То, что ты пишешь о Тихонове, надо, вероятно, вывести в квадрат. Не потому, что ты был придирчив или чрезмерно взыскателен, а потому, что Николай еще полон жизни во всем беспорядке этого понятия. Он еще не засклеротизировался, не заавторитетничал, не стыдится свободных разговоров и неполных рифм и, следовательно, – я хочу сказать, у него может получиться либо плохо, либо если уж хорошо, то совершенно превосходно. А я переводил, как учитель в гимназии. Хотя и способный, но – в мундире[247]
.Тихонова он считает более вдохновенным и живым. Он любил строки друга из стихотворения «Цинандали»:
Как бы предчувствуя то, что недолго ему оставаться внутренне свободным, Тихонов почти всем друзьям повторяет одну и ту же мысль, которая еще в мае прозвучала в письме к Гольцеву:
26 мая 1933 года. ‹…› Какой-то я неприкаянный человек, Виктор Викторович, в литературе. Хвала еще, что «чиновником» и «сановником» не стал – мое крепкое нутро не позволило. И вещами не оброс – живу налегке[248]
.Тихонов и Пастернак продолжали переводить грузин – один из Ленинграда, другой – из Москвы.
Итогом поездки 1933 года станет сборник поэзии под названием «Поэты Грузии». Он был оценен положительно, но совершенно неожиданно на грузинскую бригаду стали сыпаться нападки со стороны официальных кругов и прессы. Не исключено, что одной из причин этой критики стали похвалы и поддержка, исходящие от полуопального Бухарина…

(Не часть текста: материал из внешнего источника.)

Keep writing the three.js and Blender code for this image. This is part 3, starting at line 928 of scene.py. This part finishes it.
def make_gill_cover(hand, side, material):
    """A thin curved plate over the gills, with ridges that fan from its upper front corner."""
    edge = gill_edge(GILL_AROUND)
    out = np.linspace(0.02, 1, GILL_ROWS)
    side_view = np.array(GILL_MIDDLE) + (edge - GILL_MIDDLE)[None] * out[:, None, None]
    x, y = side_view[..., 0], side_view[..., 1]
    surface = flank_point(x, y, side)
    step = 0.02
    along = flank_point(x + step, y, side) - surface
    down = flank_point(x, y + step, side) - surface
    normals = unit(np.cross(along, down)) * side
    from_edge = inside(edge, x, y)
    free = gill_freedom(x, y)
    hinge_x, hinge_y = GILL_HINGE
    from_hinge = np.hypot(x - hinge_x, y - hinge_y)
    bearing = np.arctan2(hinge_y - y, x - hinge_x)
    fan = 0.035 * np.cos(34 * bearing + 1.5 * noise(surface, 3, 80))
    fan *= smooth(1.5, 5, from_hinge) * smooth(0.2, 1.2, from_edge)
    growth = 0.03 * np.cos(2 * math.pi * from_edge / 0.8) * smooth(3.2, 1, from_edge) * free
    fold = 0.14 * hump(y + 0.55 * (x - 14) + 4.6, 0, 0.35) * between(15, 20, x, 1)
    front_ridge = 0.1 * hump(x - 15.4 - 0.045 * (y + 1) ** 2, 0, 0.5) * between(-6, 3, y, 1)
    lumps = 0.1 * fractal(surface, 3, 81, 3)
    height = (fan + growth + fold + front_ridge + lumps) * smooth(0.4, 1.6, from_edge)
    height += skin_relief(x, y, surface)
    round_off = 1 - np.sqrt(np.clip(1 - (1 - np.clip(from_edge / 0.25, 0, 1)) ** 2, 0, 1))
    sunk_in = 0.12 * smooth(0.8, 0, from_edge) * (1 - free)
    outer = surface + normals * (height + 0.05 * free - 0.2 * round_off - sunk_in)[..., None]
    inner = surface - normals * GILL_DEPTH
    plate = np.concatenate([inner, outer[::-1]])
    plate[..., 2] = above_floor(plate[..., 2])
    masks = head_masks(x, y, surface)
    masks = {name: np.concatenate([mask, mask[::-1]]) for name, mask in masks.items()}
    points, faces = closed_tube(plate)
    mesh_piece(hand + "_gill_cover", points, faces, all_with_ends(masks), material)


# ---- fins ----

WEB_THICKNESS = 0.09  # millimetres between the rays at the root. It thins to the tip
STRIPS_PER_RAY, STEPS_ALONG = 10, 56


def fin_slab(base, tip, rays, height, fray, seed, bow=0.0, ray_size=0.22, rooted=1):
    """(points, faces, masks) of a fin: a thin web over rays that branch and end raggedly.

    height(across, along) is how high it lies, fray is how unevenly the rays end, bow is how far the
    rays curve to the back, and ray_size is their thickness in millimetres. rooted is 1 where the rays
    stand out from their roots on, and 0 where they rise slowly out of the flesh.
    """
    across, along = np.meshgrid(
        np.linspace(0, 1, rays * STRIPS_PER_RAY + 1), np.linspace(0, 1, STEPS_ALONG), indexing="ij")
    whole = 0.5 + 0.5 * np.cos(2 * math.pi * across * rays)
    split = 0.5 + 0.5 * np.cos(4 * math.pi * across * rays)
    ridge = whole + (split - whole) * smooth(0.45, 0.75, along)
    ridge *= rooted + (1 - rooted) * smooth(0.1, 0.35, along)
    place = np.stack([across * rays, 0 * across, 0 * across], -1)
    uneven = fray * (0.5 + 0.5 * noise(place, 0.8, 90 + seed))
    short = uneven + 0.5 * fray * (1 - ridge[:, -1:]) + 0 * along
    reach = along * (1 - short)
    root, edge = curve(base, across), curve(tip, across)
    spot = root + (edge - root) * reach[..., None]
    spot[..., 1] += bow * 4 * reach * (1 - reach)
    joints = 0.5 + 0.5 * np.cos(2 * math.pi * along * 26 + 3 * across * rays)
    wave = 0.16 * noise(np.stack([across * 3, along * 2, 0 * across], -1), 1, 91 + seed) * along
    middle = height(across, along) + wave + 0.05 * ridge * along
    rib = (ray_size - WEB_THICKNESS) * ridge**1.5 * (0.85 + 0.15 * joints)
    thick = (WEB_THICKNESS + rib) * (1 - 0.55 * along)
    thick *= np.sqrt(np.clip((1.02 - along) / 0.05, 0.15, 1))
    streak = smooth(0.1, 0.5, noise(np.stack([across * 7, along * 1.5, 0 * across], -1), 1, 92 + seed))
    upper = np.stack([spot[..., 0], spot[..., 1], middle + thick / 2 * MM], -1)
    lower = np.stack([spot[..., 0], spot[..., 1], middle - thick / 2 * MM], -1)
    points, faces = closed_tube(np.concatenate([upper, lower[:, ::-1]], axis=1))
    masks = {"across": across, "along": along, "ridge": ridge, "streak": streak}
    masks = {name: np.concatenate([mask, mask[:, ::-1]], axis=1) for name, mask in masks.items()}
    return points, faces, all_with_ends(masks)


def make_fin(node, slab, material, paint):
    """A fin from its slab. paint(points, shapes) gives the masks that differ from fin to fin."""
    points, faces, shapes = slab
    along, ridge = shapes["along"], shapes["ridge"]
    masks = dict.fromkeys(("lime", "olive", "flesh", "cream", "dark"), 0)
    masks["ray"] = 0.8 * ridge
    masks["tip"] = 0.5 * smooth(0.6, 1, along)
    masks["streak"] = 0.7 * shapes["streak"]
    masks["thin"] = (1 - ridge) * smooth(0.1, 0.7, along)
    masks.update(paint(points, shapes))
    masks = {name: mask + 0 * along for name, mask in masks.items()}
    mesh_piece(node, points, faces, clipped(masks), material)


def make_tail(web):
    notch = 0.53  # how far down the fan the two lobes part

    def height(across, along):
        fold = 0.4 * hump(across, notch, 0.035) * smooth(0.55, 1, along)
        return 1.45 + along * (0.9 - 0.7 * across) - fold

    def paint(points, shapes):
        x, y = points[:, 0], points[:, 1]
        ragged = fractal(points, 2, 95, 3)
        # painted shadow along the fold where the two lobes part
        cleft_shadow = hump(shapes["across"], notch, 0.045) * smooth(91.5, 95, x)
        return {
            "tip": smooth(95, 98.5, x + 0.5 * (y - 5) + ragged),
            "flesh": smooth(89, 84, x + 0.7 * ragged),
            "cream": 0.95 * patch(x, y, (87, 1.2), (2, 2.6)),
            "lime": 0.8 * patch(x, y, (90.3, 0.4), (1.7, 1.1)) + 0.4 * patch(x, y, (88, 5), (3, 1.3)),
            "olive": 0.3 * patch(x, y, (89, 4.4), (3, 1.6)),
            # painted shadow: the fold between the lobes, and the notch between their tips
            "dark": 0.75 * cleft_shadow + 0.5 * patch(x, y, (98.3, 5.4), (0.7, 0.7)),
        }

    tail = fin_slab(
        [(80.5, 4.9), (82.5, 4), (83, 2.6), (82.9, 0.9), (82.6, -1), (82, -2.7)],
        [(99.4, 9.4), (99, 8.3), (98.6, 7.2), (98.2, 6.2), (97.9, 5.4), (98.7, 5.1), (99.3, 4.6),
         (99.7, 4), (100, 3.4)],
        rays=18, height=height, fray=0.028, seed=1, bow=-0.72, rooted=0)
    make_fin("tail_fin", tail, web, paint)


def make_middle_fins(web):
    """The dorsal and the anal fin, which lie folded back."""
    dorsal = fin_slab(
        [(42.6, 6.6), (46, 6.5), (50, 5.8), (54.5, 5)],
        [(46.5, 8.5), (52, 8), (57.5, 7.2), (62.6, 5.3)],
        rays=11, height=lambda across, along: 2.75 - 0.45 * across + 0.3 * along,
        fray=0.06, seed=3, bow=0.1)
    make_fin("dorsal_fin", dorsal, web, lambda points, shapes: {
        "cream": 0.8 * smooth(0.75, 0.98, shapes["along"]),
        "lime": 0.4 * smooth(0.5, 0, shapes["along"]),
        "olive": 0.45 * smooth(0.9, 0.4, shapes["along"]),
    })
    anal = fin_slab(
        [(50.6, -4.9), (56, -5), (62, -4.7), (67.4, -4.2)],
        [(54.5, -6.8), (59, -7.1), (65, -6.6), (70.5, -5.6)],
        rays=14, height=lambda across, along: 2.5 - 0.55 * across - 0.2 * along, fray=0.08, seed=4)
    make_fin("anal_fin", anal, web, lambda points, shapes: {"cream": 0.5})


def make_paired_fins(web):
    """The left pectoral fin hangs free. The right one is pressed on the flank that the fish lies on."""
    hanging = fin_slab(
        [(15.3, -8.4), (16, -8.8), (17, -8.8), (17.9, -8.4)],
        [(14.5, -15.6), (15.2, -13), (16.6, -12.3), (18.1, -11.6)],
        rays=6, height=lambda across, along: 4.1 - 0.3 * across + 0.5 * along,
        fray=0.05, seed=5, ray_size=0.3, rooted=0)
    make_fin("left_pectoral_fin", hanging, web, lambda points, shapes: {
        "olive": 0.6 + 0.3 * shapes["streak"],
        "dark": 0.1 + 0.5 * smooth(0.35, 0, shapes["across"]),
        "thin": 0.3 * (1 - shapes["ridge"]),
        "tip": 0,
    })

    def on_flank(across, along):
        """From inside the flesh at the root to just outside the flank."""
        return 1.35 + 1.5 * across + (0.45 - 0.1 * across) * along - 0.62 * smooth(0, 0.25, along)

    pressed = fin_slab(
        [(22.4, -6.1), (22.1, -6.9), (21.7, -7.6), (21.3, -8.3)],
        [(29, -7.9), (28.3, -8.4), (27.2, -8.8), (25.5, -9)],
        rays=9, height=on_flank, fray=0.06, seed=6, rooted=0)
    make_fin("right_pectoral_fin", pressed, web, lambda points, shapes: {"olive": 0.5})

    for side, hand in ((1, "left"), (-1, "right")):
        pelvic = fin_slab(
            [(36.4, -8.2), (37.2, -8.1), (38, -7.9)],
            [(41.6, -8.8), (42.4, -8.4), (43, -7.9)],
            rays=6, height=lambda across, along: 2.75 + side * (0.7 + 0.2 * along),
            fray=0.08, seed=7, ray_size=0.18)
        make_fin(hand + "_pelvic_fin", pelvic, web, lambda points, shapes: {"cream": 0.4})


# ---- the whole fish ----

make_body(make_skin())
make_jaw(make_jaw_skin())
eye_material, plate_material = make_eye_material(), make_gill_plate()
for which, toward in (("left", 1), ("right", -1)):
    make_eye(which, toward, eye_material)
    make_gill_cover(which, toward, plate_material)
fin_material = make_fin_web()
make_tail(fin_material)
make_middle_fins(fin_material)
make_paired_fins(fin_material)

Поездка писателей на Беломорско-Балтийский канал
Тов. Ягоде
От поэта, с гордостью носящего присвоенное ему враждебной нам прессой всех стран имя литературного чекиста
Донесение
Я сообщаю героической Чека,
Что грандиозность Беломорского канала
И мысль вождя, что жизнь ему давала,
Войдут невиданной поэмою в века…
Идея чекиста Н. Френкеля о соединении даровой рабочей силы с идеей переделки человека в результате активного труда пришлась как нельзя кстати. Требовалось показать миру, что Советский Союз может собственными силами осуществить индустриализацию, не прибегая к импорту с Запада, причем в рекордные сроки.
Главная картина могущества государства складывалась не в городах и в деревнях, а на стройках века – таких как Беломорско-Балтийский канал. Размах увиденного потряс воображение Максима Горького. Именно после поездки на его строительство в 1933 году он окончательно сформулировал свое отношение к представителям ГПУ, людям «поразительной душевной сложности», которым изо дня в день приходится, общаясь с врагами, оставаться «душевно чистыми».
Торжественное открытие Беломорканала состоялось 2 августа 1933 года – через полгода после досрочного завершения первого пятилетнего плана и в преддверии XVII партийного съезда, «съезда победителей». Канал назывался «Беломорско-Балтийский канал имени тов. Сталина».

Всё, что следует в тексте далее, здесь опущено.